EXERCISE PROMPT:
The lines to return are those from the one containing "const meter = new THREE.Group();" down to the one containing "obj.parent = empty", inclusive; return them exactly and nothing else.

INFORMATION SUPPLIED:

↓↓↓

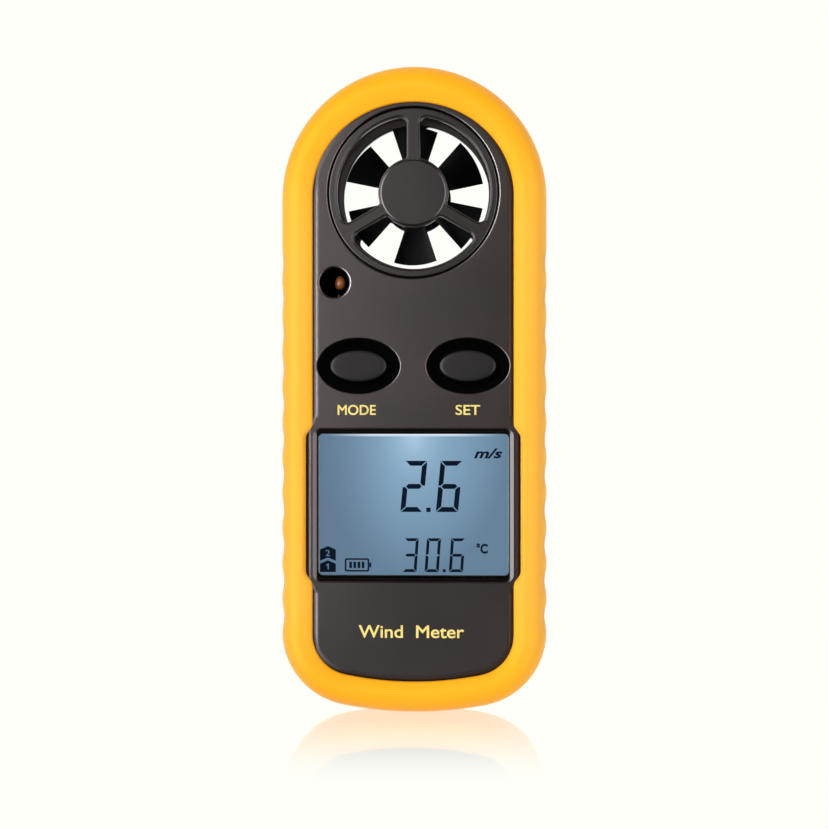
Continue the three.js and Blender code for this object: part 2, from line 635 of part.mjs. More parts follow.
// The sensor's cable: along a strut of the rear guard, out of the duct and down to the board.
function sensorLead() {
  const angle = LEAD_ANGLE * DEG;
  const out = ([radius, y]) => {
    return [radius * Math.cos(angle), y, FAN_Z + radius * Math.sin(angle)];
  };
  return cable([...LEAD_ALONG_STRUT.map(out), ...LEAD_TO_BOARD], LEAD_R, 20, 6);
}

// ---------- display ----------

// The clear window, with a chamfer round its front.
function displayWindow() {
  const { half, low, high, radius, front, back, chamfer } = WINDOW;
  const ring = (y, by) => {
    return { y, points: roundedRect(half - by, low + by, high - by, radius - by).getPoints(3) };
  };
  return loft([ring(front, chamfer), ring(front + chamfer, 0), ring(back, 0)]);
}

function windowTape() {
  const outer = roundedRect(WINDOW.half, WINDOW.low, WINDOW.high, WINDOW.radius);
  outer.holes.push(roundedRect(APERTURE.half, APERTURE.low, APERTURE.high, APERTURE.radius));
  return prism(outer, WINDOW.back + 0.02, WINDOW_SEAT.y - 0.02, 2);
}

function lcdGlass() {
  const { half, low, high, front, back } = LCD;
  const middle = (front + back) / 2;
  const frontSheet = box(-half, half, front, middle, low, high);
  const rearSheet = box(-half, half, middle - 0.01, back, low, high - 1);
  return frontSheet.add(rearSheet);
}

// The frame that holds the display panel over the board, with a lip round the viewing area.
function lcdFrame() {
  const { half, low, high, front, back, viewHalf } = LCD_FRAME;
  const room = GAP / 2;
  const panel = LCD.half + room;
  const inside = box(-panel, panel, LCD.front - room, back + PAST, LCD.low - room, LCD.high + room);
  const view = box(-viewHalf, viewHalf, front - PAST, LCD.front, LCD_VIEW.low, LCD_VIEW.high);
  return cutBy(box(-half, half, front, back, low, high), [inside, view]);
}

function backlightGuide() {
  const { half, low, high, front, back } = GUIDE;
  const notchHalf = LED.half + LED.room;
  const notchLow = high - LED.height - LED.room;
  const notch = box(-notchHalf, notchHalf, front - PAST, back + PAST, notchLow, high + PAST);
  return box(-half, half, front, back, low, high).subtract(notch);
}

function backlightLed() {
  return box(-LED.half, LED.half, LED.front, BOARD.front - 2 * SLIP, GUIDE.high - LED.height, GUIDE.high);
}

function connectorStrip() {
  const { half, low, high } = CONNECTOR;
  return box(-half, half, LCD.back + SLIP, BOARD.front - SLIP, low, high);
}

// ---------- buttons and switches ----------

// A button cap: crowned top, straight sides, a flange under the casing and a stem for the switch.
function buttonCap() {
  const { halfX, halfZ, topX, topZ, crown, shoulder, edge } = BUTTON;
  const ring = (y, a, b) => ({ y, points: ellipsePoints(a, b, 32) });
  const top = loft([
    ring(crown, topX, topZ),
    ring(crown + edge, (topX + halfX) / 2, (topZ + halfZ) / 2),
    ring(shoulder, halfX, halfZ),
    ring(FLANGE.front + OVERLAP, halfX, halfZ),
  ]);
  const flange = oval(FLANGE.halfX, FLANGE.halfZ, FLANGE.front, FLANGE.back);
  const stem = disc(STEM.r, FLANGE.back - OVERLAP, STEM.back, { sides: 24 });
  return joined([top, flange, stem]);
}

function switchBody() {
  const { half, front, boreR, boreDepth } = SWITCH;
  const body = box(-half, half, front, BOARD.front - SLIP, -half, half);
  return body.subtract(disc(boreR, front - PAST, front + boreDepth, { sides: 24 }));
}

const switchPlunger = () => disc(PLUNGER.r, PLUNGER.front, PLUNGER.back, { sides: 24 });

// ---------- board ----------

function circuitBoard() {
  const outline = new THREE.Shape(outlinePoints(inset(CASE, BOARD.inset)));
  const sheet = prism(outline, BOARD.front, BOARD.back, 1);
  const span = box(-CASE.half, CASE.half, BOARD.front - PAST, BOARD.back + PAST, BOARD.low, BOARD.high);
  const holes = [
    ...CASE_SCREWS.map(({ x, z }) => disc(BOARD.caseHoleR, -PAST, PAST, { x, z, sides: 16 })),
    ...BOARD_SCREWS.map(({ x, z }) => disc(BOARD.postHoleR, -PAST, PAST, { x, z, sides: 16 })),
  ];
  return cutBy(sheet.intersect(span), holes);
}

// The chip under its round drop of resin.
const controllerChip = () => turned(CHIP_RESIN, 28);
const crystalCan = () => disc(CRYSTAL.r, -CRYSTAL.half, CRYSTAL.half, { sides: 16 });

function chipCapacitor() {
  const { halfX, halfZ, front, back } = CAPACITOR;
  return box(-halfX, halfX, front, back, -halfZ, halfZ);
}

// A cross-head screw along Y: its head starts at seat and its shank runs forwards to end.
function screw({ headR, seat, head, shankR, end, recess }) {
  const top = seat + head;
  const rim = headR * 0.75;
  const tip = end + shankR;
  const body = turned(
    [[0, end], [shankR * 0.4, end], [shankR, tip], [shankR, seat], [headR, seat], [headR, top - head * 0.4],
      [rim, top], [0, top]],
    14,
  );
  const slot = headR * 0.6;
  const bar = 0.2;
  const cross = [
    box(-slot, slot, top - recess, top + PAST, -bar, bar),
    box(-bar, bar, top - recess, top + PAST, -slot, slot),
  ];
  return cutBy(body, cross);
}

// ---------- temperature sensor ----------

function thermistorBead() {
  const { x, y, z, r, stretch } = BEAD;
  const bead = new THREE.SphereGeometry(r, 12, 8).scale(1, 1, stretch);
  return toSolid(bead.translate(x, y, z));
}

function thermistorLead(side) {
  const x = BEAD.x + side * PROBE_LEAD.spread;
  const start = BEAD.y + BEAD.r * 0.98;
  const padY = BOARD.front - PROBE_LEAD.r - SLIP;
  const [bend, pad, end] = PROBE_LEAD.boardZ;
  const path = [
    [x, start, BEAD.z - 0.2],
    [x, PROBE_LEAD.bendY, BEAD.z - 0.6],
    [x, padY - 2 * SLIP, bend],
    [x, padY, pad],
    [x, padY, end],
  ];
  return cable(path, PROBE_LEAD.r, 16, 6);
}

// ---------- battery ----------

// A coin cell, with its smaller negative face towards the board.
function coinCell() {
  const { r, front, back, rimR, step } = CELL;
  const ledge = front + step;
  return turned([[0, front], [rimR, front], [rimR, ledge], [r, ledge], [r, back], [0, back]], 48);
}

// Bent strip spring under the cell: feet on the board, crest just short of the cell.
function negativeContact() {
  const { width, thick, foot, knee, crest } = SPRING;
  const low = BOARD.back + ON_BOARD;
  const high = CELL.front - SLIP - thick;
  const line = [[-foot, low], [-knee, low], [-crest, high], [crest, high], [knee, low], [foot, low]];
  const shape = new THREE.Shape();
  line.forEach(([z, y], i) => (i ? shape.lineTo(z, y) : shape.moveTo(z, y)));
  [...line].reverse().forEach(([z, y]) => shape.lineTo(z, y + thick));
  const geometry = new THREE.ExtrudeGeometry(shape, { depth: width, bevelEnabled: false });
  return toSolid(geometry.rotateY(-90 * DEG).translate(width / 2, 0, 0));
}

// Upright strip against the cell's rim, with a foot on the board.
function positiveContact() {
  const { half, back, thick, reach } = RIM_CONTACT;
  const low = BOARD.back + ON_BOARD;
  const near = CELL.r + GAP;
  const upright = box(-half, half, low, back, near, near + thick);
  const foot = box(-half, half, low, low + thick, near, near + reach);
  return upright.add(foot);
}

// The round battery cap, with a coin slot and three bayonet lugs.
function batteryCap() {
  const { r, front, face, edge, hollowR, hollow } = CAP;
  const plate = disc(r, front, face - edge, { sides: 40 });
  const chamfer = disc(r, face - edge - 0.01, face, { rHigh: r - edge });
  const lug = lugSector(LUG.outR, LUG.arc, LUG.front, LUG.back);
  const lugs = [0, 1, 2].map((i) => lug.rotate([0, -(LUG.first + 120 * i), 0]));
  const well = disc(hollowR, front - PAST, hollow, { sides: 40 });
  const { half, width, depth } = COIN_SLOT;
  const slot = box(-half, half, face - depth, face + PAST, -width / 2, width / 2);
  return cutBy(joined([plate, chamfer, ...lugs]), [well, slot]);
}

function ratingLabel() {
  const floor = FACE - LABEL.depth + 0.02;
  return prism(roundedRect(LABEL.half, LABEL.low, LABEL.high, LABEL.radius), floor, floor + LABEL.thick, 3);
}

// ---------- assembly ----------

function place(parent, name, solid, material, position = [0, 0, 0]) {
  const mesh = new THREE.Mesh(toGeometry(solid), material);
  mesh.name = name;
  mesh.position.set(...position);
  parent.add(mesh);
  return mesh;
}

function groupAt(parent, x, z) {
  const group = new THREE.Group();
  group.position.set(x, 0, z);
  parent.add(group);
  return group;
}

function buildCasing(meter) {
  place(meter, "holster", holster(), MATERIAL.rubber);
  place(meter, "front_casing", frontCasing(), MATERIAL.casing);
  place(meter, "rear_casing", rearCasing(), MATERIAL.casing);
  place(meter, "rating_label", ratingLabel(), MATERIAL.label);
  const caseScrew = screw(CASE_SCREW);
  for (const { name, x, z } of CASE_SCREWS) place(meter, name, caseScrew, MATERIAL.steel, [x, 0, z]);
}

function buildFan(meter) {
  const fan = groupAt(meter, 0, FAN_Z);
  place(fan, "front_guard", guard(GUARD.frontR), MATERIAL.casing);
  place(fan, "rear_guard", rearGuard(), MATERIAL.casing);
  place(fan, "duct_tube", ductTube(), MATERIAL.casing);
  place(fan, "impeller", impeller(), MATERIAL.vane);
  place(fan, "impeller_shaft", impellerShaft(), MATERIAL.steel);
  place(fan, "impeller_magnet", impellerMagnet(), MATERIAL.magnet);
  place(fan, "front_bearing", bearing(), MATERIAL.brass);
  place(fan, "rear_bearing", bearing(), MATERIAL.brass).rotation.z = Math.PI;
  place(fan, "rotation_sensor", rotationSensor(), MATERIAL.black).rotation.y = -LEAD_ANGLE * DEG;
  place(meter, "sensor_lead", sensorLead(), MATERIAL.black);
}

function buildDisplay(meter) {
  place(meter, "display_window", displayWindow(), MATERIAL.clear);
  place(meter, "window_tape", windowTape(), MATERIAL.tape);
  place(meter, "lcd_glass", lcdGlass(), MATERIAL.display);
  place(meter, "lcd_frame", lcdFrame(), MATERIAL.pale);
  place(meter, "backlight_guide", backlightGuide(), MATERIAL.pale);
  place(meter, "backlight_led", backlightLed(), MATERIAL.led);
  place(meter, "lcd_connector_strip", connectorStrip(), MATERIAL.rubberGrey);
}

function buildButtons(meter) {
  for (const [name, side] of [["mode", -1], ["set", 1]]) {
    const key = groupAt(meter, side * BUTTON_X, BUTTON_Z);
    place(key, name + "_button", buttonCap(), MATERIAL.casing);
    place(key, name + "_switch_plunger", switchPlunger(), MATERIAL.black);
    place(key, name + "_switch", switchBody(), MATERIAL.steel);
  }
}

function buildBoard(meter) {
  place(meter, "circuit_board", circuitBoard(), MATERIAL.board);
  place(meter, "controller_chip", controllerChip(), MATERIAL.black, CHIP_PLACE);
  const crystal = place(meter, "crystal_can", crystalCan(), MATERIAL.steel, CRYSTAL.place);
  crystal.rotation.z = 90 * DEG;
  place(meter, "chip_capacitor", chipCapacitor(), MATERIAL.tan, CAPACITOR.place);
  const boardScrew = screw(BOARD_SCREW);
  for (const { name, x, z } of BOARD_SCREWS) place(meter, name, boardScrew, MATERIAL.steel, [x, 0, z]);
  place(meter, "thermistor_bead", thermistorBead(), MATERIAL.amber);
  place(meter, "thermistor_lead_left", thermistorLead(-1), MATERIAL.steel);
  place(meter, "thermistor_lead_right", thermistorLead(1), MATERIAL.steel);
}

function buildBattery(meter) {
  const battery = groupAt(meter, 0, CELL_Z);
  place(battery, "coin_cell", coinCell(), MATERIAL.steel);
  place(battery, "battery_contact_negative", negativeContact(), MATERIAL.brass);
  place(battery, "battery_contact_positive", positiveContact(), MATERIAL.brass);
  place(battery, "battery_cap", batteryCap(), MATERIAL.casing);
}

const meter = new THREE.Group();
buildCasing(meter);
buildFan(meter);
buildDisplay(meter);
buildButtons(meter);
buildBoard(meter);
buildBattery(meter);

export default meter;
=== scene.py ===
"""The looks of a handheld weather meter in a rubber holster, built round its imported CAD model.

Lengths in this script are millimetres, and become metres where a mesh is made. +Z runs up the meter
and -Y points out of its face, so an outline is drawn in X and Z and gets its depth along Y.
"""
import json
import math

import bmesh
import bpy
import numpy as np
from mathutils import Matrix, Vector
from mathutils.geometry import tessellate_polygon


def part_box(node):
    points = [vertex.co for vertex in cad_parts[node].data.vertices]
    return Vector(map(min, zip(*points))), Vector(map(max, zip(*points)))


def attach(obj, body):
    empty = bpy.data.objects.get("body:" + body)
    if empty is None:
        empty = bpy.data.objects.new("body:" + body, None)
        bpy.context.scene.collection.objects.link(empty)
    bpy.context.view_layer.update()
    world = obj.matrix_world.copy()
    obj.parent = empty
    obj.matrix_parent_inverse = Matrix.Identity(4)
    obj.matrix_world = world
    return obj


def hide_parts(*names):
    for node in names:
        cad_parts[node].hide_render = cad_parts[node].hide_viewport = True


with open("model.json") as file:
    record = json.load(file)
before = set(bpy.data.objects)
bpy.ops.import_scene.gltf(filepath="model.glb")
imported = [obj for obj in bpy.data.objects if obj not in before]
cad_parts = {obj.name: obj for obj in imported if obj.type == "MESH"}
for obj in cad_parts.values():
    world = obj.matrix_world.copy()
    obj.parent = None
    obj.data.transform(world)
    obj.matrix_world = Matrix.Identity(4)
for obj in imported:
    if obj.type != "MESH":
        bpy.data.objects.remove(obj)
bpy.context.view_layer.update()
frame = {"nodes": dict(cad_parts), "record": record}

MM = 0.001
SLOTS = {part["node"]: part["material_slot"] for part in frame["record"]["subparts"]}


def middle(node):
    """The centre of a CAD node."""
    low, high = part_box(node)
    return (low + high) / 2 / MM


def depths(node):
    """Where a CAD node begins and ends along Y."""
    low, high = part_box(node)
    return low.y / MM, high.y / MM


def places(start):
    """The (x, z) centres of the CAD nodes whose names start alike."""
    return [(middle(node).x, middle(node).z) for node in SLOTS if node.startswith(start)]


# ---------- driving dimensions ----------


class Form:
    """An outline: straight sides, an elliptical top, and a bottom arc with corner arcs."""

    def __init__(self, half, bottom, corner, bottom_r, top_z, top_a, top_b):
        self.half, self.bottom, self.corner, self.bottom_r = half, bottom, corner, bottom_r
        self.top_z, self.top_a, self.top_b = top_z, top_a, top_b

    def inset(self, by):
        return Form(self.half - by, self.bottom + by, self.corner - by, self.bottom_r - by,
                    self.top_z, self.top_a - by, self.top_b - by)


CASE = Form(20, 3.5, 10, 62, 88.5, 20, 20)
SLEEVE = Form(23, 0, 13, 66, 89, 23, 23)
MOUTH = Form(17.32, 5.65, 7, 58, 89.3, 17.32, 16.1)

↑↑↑

WRITTEN RESPONSE:
const meter = new THREE.Group();
buildCasing(meter);
buildFan(meter);
buildDisplay(meter);
buildButtons(meter);
buildBoard(meter);
buildBattery(meter);

export default meter;
=== scene.py ===
"""The looks of a handheld weather meter in a rubber holster, built round its imported CAD model.

Lengths in this script are millimetres, and become metres where a mesh is made. +Z runs up the meter
and -Y points out of its face, so an outline is drawn in X and Z and gets its depth along Y.
"""
import json
import math

import bmesh
import bpy
import numpy as np
from mathutils import Matrix, Vector
from mathutils.geometry import tessellate_polygon


def part_box(node):
    points = [vertex.co for vertex in cad_parts[node].data.vertices]
    return Vector(map(min, zip(*points))), Vector(map(max, zip(*points)))


def attach(obj, body):
    empty = bpy.data.objects.get("body:" + body)
    if empty is None:
        empty = bpy.data.objects.new("body:" + body, None)
        bpy.context.scene.collection.objects.link(empty)
    bpy.context.view_layer.update()
    world = obj.matrix_world.copy()
    obj.parent = empty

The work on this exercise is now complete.